Among the 2,403 American servicemen who died 75 years ago at Pearl Harbor, 1,177 were crewmembers of the Arizona. Those who lie buried in the Punchbowl Crater at the National Memorial Cemetery of the Pacific, and their shipmates and friends still resting in the hull of the Arizona in the harbor, thought Dec. 7, 1941, would be like any other day. It wasn’t.

Their sacrifices became the defining memory marker of a generation — much as 9/11 would become for later generations.

Everyone of age to understand would always remember where he or she was when the news crackled out of a radio or spread across the front page of a newspaper.

The day before, America had been divided; many held strong isolationist views. But in two hours on a quiet Sunday morning, Japan’s surprise attack on the American fleet united the country as never before.

Pearl Harbor became a numbing low point of national shock and tragedy, but also a galvanizing moment that embedded a will to win at any cost in America’s national psyche.

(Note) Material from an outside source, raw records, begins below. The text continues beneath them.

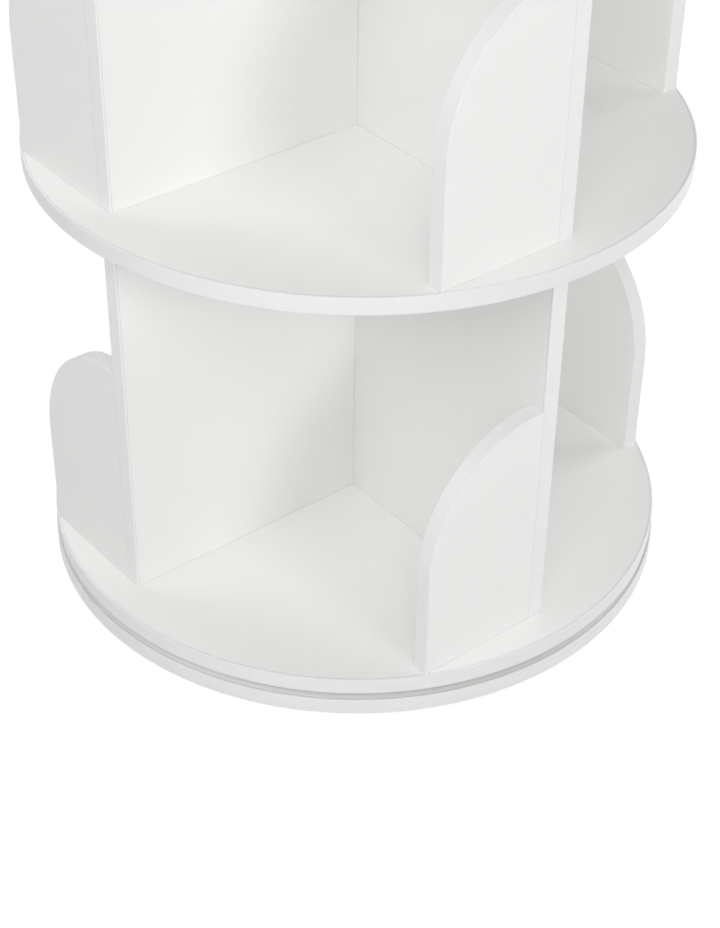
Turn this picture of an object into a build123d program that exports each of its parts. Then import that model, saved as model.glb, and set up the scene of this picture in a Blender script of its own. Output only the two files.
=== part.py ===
from build123d import *
import math
import os

# Revolving bookcase: a fixed round base on glides, a ball-race turntable, and
# a carousel of round shelves held apart by crossed dividers. Every divider
# ends in a curved book stop. Millimetres, +Z up, origin on the floor under
# the middle of the base, which is also the axis the carousel turns about.

# ---------------------------------------------------------------- boards
board = 12.5                 # thickness of every board
disc_radius = 230.0          # finished radius of the turning discs
base_overhang = 1.0          # how much further the fixed base disc reaches
tier_clear = 296.5           # free height of one tier of books
rim_setback = 24.5           # disc rim to the finished end of a divider
edge_band = 1.5              # thickness of the glued edge strip
edge_round = 0.6             # rounding on both corners of an edge strip

# ------------------------------------------------------------ book stops
stop_width = 95.0            # from the divider's face to the free edge
stop_height = 180.0          # top of the flat beside the divider
stop_flat = 28.0             # to the corner of the flat top and the slope
stop_slope_rise = 41.0       # of the slope, from the free edge to the flat top
stop_slope_straight = 1.0    # what the two arcs leave straight of the slope
stop_tip_radius = 75.0       # wide arc between slope and flat top

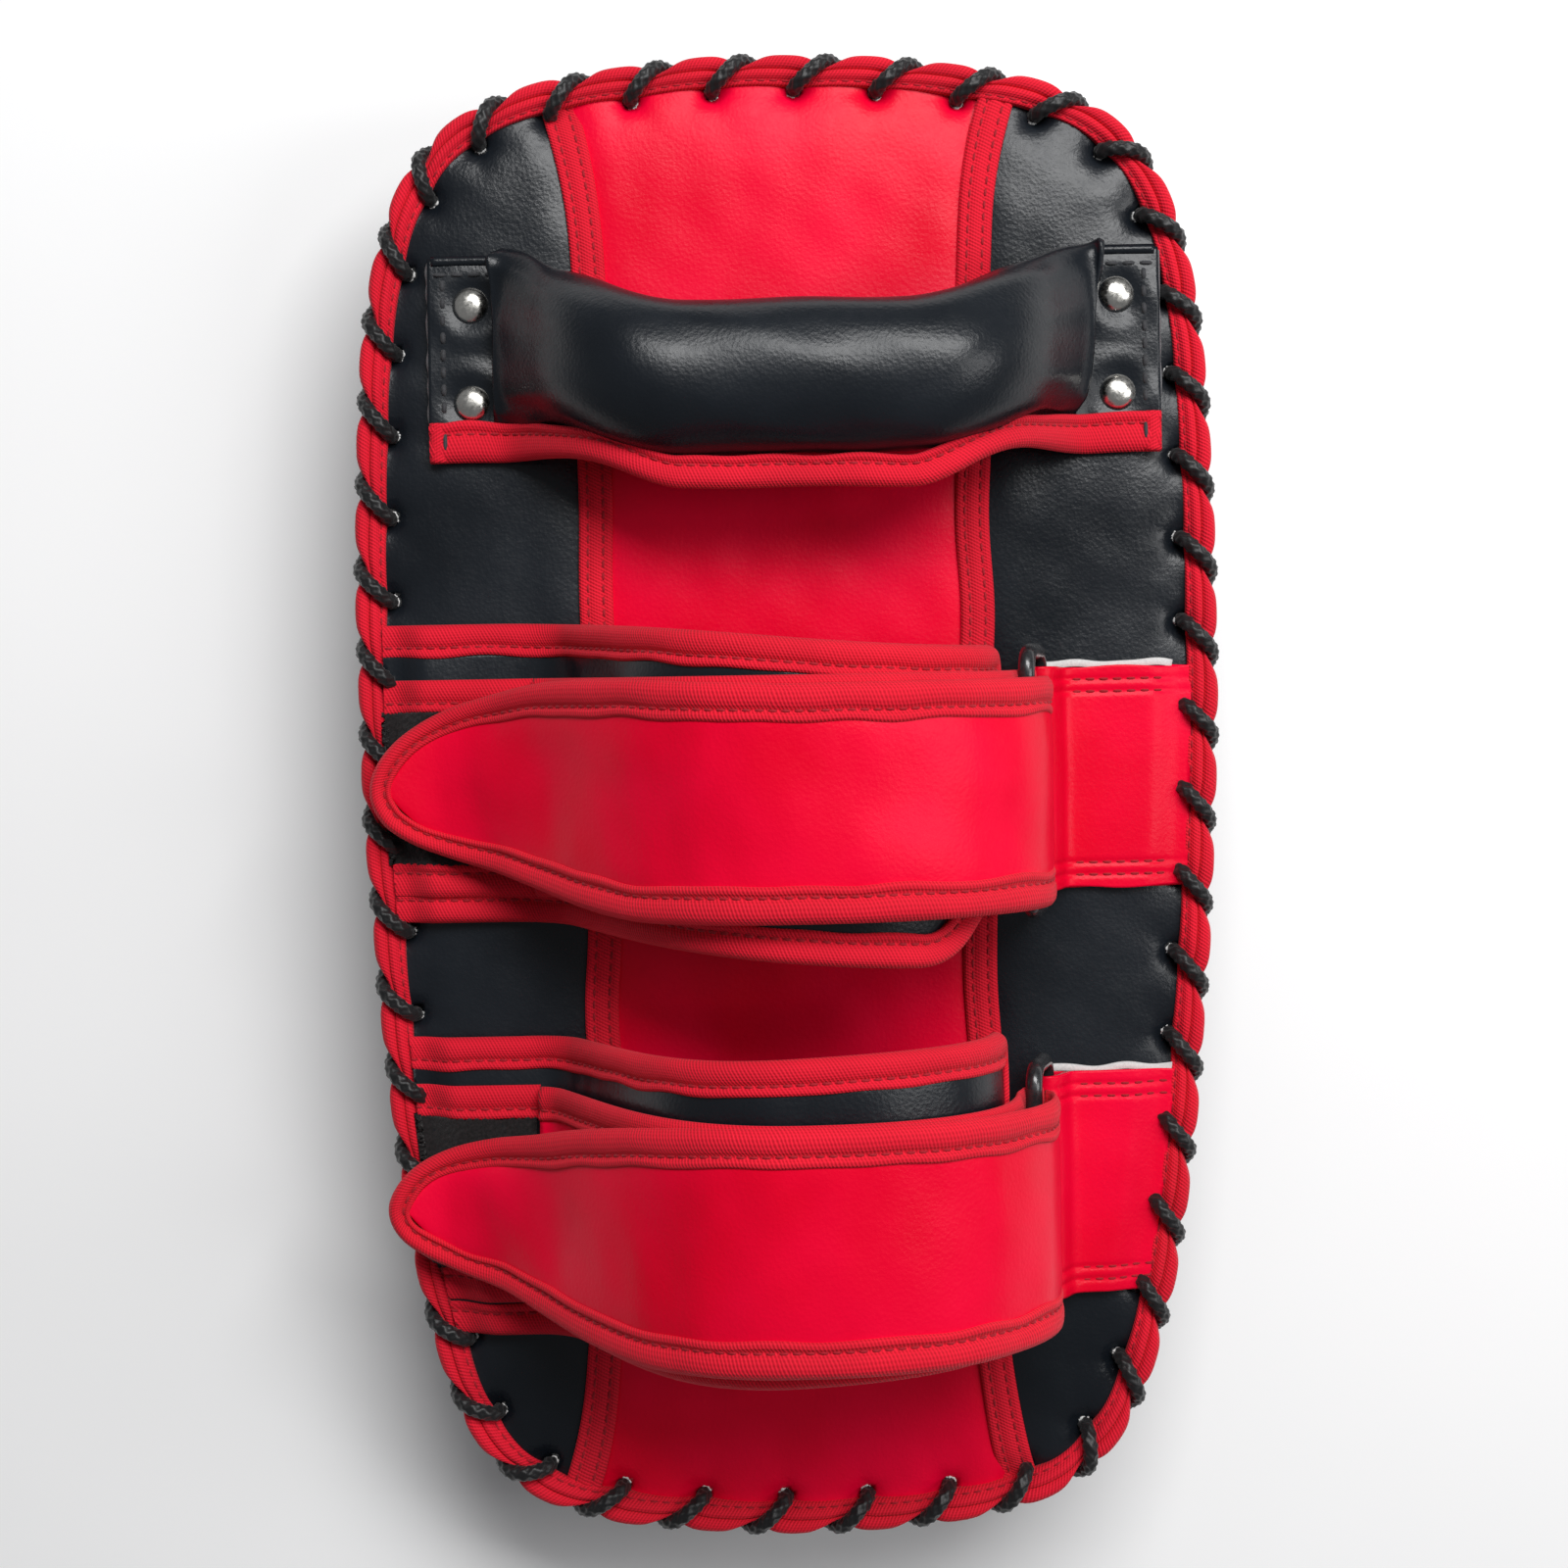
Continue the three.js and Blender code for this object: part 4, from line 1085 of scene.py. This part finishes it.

We honor those who gave their lives 75 years ago but we also remember the contributions and sacrifices of those who answered the call.

Over the next four years, 10 million American men and women served in the armed forces of the United States. The youngest veterans of those years are now approaching 90 years of age or beyond.

In the twilight of their years, so many of their sharpest memories seem to be of that time long ago, when they were fresh-faced teenagers giving their all to a common purpose. Much has been written about their leaders, but their individual efforts made the difference.

This year’s commemoration of the attack on Pearl Harbor begins the last roll calls of the World War II generation at the places these men and women made sacred: today at Pearl Harbor; Midway and Guadalcanal; Kasserine Pass, Anzio and Normandy; Bastogne, Okinawa and more in the years to come.

They have been called the greatest generation, and rightly so. But we also remember that there are other dates on white markers in American cemeteries across the country and around the globe. The young names attached to them tell of other generations who also gave the last full measure: in Korea and Vietnam, and too recently in Iraq and Afghanistan.

Perhaps the greatest lesson from Pearl Harbor and the generation that lived through it is that nothing is impossible. They were a “can-do” generation. They did not take “no” for an answer. They did not put off what needed to be done.

On this 75th anniversary of Pearl Harbor, we honor their memory, remember their resolve and strive to live up to their example.